- For Teachers
Bernard concluded that there is no better assurance of long life, health, and happiness for a man than a woman well socialized to devote her life to taking care of him and providing the security of a well-ordered home.
This is from my textbook, I would like to understand it in grammatical sense.
What is the subject of the text in red? I mean i know it is woman, so is there omission before well?
maybe "who is" ? if this is right, when can I omit like that?
Aside from "well schooled", I don't believe that I have heard much of this form, though I have encountered it in reading books from the 19th Century.
PS It's by no means unheard of for text books in ELT schools to be this dated. In one of my first posts I had to work from a textbook that held that such words as 'stenographer' were essential examples of 'current' business vocabulary.
Last edited by Tdol; 24-Oct-2012 at 18:05. Reason: boos -> books
One ESL book I was asked to use had a piece about UFOs which said that they had not only been seen by housewives and dogs, but also by professionals who should be taken seriously like lawyers and doctors. I couldn't bring myself to teach it. ;)

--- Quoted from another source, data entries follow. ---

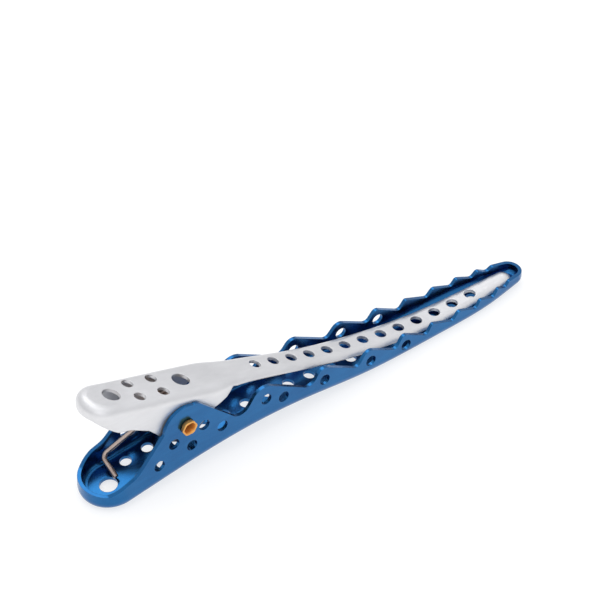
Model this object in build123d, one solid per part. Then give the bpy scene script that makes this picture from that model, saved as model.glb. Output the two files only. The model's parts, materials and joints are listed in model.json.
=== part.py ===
from build123d import *
from math import atan2, cos, degrees, sin
import os

# Sectioning clip: two pressed aluminium jaws, a tubular rivet and a torsion spring.
# Lengths are millimetres.  +X runs from the handles to the nose, +Z is up.  The clip
# lies closed on the back of its outer jaw.  Everything is drawn with the rivet at X = 0
# and moved at the end so that the origin is under the middle of the clip.

# ---- sheet metal -------------------------------------------------------------------
SHEET = 0.8           # thickness of both pressings
SMALL_HOLE = 2.5      # diameter of the rows of lightening holes
LARGE_HOLE = 3.8      # diameter of the end holes and of the holes near the rivet
DRAFT = 2.5           # the outer jaw's walls lean inward by this many degrees

# ---- rivet -------------------------------------------------------------------------
PIN_Z = 13.6          # height of the rivet's axis
PIN_D = 3.1           # outside diameter of the rivet tube
PIN_BORE = 2.1        # hollow through the rivet
PIN_CLEARANCE = 0.04  # radial running clearance of the inner jaw on the rivet
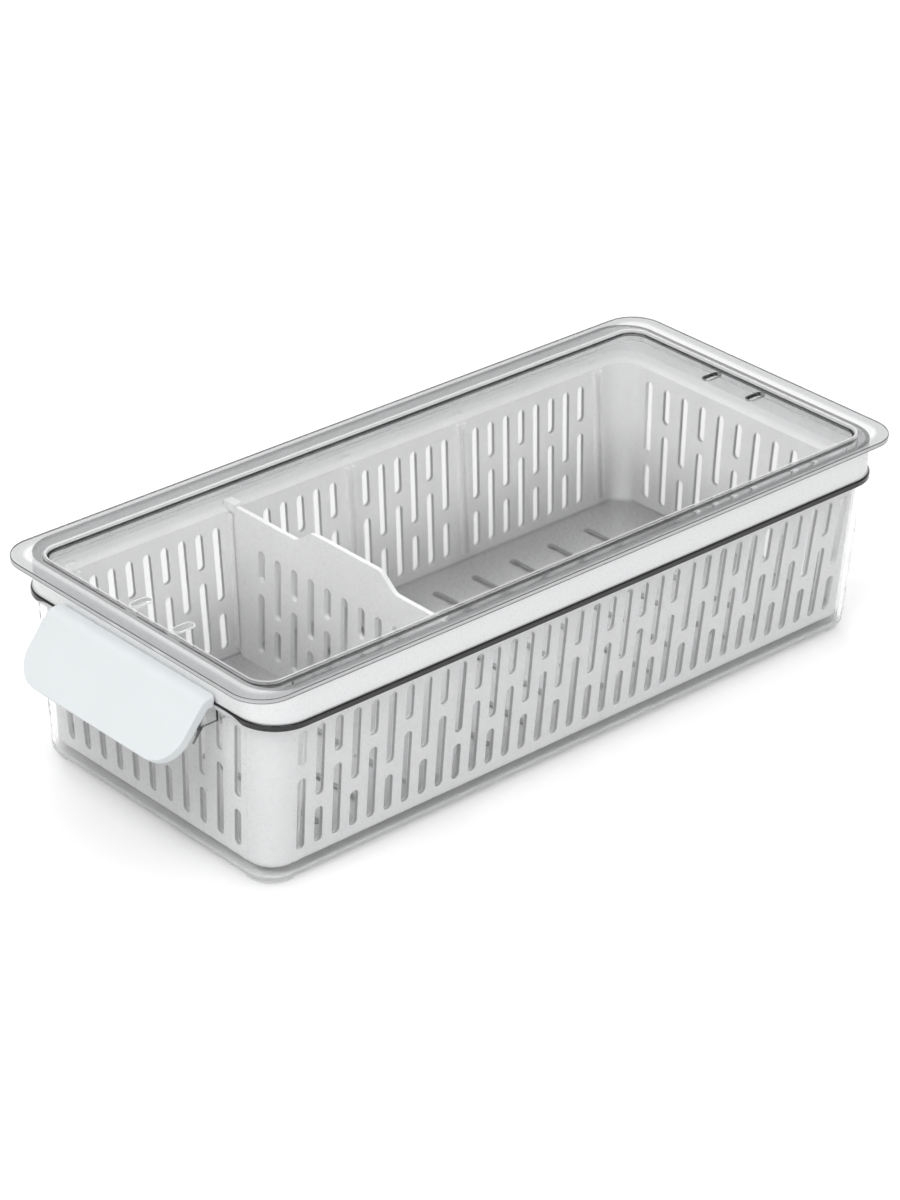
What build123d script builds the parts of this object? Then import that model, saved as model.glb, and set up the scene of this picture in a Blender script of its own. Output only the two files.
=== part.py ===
from build123d import *
import math
import os

os.makedirs("parts", exist_ok=True)

# Produce storage container: clear bin with a clip-on handle cover, slotted basket,
# divider and clear vented lid. Millimetres, +X right, +Y back, +Z up, handle at -Y.
# Sizes are read from the photo against a 170 mm wide lid.

# Clear bin
bin_foot_height = 0.8
bin_bottom_width = 151.0
bin_bottom_length = 348.6
bin_bottom_corner = 13.0
bin_top_width = 161.6
bin_top_length = 354.6
bin_top_corner = 16.0
bin_wall = 2.2
bin_floor = 2.4
bin_base_round = 3.4
rim_bottom = 76.9
rim_thickness = 2.9
rim_reach = 2.7
rim_round = 1.2
rim_lead_height = 3.4
rim_lead_width = 2.2
foot_reach = 15.5
foot_inset = 1.9

# Handle cover and the clear lip under it
hood_width = 100.5
hood_thickness = 3.0
hood_gap = 0.4
hood_flat = 2.9
hood_shoulder_radius = 6.4
hood_slope = 38.8
hood_skirt = 28.8
hood_corner = 14.6
hood_top_corner = 3.0
hood_rim = 1.8
hood_rim_depth = 4.2
hood_rim_gap = 0.2
hood_edge_round = 0.6
lip_gap = 0.1
lip_side_gap = 0.15
lip_thickness = 2.4
lip_bite = 3.0
stud_radius = 3.0
stud_spacing = 60.0
stud_clearance = 0.15
stud_start = 1.0
stud_proud = 1.1
stud_place = 12.0
rib_thickness = 2.4
rib_depth = 6.2
gusset_bottom = 69.6

# Basket
basket_floor_gap = 2.7
basket_foot_gap = 1.3
basket_rim_gap = 0.9
basket_wall = 2.0
basket_floor = 2.0
basket_base_round = 3.0
collar_setback = 1.2
collar_height = 13.9
collar_wall = 2.0
flare_gap = 0.4
shoulder_drop = 2.2
shoulder_rise = 1.7
slot_width = 4.4
slot_under_rim = 5.3
slot_over_floor = 4.7
slot_short = 17.6
slot_gap = 6.0
side_pitch = 9.6
side_margin = 8.0
end_pitch = 11.7
end_margin = 10.0
floor_slot_length = 32.0
floor_slot_gap = 9.0
floor_slot_pitch = 24.0
floor_slot_margin = 12.0

# Divider and its guides in the basket
guide_gap = 3.2
guide_rib = 1.1
guide_reach = 2.0
guide_over_floor = 4.2
guide_under_rim = 3.4
guide_step = 7
notch_drop = 0.6
notch_reach = 3.5
divider_play = 0.5
divider_wall_gap = 0.4
divider_rise = 0.5
divider_plateau_rise = 7.3
divider_plateau = 22.0
divider_slope = 9.5
divider_round = 5.5
divider_foot_round = 4.0
divider_pitch = 10.9
divider_margin = 10.0
divider_slot_drop = 14.9
divider_slot_lift = 7.2
divider_slot_short = 15.0
ear_play = 0.4
ear_gap = 0.5
ear_height = 2.6
ear_bite = 3.9
ear_drop = 1.3
ear_slope = 1.0

# Clear lid
flange_side = 2.7
flange_end = 8.8
flange_thickness = 2.0
flange_round = 0.5
lid_corner = 16.0
land_side = 12.3
land_end = 13.4
panel_corner = 9.0
panel_recess = 1.8
panel_thickness = 1.8
cove_round = 1.0
plug_wall = 1.8
plug_depth = 5.0
bead_end_gap = 13.2
bead_height = 1.6
bead_reach = 1.0
bead_drop = 2.5
vent_length = 10.0
vent_width = 4.0
vent_spacing = 27.4
vent_inset = 7.7


def taper(bottom, top, z, z_bottom, z_top):
    return bottom + (top - bottom) * (z - z_bottom) / (z_top - z_bottom)


# Heights that the pieces share
bin_floor_top = bin_foot_height + bin_floor
basket_bottom = bin_floor_top + basket_floor_gap
basket_floor_top = basket_bottom + basket_floor
rim_top = rim_bottom + rim_thickness
shoulder_bottom = rim_top - shoulder_drop
shoulder_top = rim_top + shoulder_rise
flare_bottom = rim_top - rim_lead_height
flange_bottom = rim_top + collar_height
flange_top = flange_bottom + flange_thickness
panel_top = flange_top - panel_recess
panel_bottom = panel_top - panel_thickness
plug_bottom = flange_bottom - plug_depth

# Outlines: each piece takes its size from the one that it sits in or on
rim_width = bin_top_width + 2 * rim_reach
rim_length = bin_top_length + 2 * rim_reach
rim_corner = bin_top_corner + rim_reach
basket_bottom_width = bin_bottom_width - 2 * (bin_wall + basket_foot_gap)
basket_bottom_length = bin_bottom_length - 2 * (bin_wall + basket_foot_gap)
basket_bottom_corner = bin_bottom_corner - bin_wall
basket_top_width = bin_top_width - 2 * (bin_wall + basket_rim_gap)
basket_top_length = bin_top_length - 2 * (bin_wall + basket_rim_gap)
basket_top_corner = bin_top_corner - bin_wall
collar_width = rim_width - 2 * collar_setback
collar_length = rim_length - 2 * collar_setback
collar_corner = rim_corner - collar_setback
lid_width = collar_width + 2 * flange_side
lid_length = collar_length + 2 * flange_end
panel_width = lid_width - 2 * land_side
panel_length = lid_length - 2 * land_end
flare_width = bin_top_width - 2 * (bin_wall - rim_lead_width + flare_gap)
flare_length = bin_top_length - 2 * (bin_wall - rim_lead_width + flare_gap)
flare_corner = bin_top_corner - bin_wall + rim_lead_width - flare_gap
well_half = basket_top_width / 2 - basket_wall
cut_reach = lid_length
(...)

I'm curious now. How did the dogs convey that they had seen the UFOs? I can just about understand "Come quickly! Timmy fell down the well" but I've never yet been able to discern "Wow - I saw this amazing thing flying through the sky yesterday afternoon and I think it was from another planet!"
I'm not a teacher, but I write for a living. Please don't ask me about 2nd conditionals, but I'm a safe bet for what reads well in (American) English.
I think the housewife told the tale and said "isn't that right, Sparky?" to which the dog replied enthusiastically "woof!"